Data listing:
■ ■ ■ ■
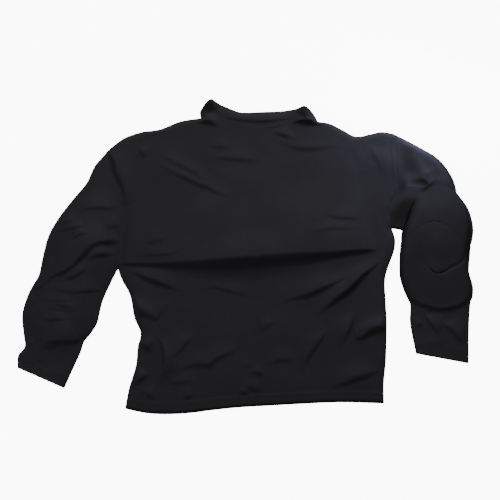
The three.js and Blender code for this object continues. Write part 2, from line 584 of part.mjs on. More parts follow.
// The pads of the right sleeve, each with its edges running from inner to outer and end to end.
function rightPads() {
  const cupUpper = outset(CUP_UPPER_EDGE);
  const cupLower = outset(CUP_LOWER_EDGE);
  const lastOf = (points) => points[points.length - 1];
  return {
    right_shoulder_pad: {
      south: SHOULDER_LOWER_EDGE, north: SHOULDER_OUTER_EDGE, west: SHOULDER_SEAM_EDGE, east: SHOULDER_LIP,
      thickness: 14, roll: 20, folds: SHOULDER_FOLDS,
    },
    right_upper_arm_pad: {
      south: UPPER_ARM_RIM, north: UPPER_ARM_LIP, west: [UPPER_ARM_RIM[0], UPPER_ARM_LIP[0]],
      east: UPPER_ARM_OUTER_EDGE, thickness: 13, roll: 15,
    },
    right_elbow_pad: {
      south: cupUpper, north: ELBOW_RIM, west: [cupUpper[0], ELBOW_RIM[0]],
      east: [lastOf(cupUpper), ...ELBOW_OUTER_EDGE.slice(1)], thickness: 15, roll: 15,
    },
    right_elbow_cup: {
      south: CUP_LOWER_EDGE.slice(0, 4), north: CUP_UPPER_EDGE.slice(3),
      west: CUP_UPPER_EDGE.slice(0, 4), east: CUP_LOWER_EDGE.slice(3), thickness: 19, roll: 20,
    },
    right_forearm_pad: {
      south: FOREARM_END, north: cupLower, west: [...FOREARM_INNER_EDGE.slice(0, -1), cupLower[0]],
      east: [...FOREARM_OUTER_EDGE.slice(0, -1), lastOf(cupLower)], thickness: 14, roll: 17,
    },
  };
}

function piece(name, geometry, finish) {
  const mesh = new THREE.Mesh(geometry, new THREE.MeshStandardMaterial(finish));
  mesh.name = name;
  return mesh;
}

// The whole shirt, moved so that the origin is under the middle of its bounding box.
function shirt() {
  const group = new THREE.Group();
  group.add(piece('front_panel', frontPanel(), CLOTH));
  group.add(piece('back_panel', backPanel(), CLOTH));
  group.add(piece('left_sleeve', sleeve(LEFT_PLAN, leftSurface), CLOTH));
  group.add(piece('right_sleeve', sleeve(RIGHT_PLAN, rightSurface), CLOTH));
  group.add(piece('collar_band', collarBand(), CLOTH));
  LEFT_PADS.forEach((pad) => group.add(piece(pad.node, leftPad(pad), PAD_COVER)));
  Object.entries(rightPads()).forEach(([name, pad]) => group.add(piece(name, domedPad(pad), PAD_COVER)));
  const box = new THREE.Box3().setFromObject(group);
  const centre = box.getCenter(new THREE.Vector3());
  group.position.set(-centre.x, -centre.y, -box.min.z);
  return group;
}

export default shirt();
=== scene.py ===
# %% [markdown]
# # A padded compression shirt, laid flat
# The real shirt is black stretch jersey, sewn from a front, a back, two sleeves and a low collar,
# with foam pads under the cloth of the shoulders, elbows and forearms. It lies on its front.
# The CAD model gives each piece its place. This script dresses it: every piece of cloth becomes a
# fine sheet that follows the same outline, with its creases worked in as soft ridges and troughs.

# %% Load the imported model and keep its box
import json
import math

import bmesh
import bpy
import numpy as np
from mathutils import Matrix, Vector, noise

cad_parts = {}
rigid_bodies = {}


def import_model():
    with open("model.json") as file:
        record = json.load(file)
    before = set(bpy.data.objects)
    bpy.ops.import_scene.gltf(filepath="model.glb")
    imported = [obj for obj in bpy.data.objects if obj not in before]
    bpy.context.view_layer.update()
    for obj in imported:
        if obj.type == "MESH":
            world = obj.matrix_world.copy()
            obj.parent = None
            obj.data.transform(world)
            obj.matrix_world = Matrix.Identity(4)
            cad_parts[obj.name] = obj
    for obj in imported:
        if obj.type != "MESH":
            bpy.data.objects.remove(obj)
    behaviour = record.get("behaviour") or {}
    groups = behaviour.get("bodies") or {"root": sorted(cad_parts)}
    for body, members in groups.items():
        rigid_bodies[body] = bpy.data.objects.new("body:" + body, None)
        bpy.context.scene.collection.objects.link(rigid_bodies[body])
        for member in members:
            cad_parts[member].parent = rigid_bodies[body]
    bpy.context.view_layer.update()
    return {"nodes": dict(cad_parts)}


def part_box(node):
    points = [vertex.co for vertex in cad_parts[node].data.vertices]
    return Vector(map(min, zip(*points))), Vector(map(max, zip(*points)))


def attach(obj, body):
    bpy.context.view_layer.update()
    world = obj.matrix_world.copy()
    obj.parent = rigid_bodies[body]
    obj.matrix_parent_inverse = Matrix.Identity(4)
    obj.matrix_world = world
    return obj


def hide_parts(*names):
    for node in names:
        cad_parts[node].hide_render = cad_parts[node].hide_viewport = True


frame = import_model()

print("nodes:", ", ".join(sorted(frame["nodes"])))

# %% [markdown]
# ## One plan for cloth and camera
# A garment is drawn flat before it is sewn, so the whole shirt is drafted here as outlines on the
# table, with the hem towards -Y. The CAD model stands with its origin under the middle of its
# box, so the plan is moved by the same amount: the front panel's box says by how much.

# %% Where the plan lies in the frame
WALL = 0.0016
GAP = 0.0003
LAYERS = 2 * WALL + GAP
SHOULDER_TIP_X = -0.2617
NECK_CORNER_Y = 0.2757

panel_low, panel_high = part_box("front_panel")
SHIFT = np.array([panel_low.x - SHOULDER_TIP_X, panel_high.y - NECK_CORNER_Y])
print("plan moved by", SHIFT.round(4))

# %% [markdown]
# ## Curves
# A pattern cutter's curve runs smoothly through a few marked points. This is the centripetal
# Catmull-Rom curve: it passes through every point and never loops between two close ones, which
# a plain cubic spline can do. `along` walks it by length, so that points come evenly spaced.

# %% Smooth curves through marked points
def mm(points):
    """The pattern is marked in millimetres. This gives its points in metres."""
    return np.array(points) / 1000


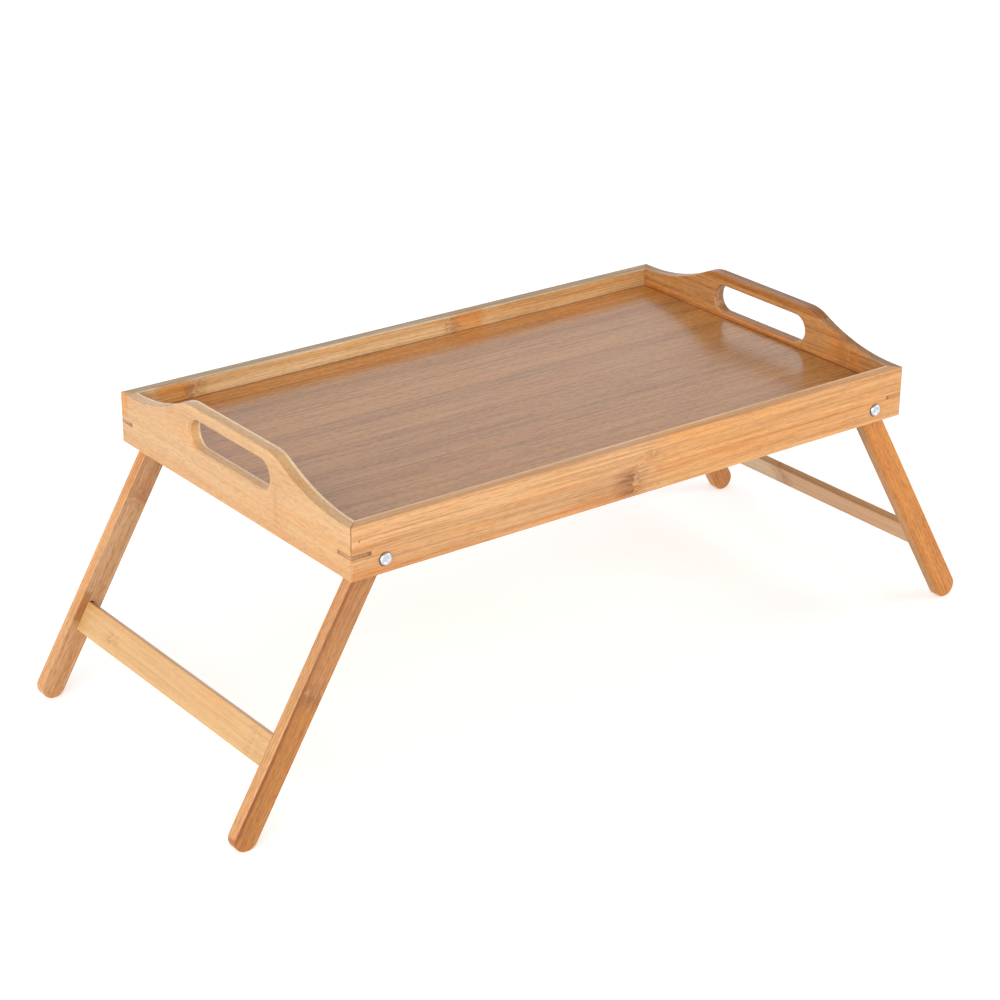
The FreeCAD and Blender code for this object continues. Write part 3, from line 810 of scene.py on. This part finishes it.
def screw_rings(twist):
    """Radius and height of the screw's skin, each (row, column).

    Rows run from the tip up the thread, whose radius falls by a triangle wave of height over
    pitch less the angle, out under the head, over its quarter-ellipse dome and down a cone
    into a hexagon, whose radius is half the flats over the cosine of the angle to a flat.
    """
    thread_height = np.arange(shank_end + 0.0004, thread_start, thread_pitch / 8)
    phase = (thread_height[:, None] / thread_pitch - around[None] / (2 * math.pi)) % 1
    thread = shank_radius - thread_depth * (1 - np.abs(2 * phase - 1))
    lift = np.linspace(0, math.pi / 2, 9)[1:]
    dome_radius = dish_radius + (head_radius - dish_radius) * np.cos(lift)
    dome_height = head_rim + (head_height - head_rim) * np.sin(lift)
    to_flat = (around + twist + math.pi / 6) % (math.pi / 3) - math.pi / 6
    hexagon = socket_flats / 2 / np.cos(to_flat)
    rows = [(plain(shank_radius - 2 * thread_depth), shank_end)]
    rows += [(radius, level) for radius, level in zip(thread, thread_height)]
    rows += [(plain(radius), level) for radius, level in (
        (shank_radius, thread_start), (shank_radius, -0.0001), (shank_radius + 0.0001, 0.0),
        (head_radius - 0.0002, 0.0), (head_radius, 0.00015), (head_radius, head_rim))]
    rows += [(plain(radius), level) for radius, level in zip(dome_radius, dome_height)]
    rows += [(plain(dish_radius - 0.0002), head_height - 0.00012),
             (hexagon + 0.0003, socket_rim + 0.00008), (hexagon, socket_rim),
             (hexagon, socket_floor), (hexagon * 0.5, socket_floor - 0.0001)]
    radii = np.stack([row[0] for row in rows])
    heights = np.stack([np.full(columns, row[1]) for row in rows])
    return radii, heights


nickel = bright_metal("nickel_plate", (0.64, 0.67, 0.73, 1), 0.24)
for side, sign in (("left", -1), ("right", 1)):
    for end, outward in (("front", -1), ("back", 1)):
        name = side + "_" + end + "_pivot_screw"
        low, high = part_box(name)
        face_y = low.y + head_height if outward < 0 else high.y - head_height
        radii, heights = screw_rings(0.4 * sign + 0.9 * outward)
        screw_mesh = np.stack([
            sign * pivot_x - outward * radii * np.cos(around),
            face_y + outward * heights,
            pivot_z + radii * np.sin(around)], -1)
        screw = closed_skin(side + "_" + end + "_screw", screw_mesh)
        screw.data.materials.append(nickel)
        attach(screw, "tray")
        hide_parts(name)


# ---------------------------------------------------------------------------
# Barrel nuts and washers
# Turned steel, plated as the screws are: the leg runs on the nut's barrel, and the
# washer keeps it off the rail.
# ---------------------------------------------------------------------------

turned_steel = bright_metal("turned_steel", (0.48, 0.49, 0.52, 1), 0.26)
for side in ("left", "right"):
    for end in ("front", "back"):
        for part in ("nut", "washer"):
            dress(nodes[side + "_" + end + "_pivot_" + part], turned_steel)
■ ■ ■ ■
Starting at the line that holds "obj.parent = None", copy each line exactly and stop after the line that holds "NECK_CORNER_Y = 0.2757".

### ANSWER BELOW
            obj.parent = None
            obj.data.transform(world)
            obj.matrix_world = Matrix.Identity(4)
            cad_parts[obj.name] = obj
    for obj in imported:
        if obj.type != "MESH":
            bpy.data.objects.remove(obj)
    behaviour = record.get("behaviour") or {}
    groups = behaviour.get("bodies") or {"root": sorted(cad_parts)}
    for body, members in groups.items():
        rigid_bodies[body] = bpy.data.objects.new("body:" + body, None)
        bpy.context.scene.collection.objects.link(rigid_bodies[body])
        for member in members:
            cad_parts[member].parent = rigid_bodies[body]
    bpy.context.view_layer.update()
    return {"nodes": dict(cad_parts)}


def part_box(node):
    points = [vertex.co for vertex in cad_parts[node].data.vertices]
    return Vector(map(min, zip(*points))), Vector(map(max, zip(*points)))


def attach(obj, body):
    bpy.context.view_layer.update()
    world = obj.matrix_world.copy()
    obj.parent = rigid_bodies[body]
    obj.matrix_parent_inverse = Matrix.Identity(4)
    obj.matrix_world = world
    return obj


def hide_parts(*names):
    for node in names:
        cad_parts[node].hide_render = cad_parts[node].hide_viewport = True


frame = import_model()

print("nodes:", ", ".join(sorted(frame["nodes"])))

# %% [markdown]
# ## One plan for cloth and camera
# A garment is drawn flat before it is sewn, so the whole shirt is drafted here as outlines on the
# table, with the hem towards -Y. The CAD model stands with its origin under the middle of its
# box, so the plan is moved by the same amount: the front panel's box says by how much.

# %% Where the plan lies in the frame
WALL = 0.0016
GAP = 0.0003
LAYERS = 2 * WALL + GAP
SHOULDER_TIP_X = -0.2617
NECK_CORNER_Y = 0.2757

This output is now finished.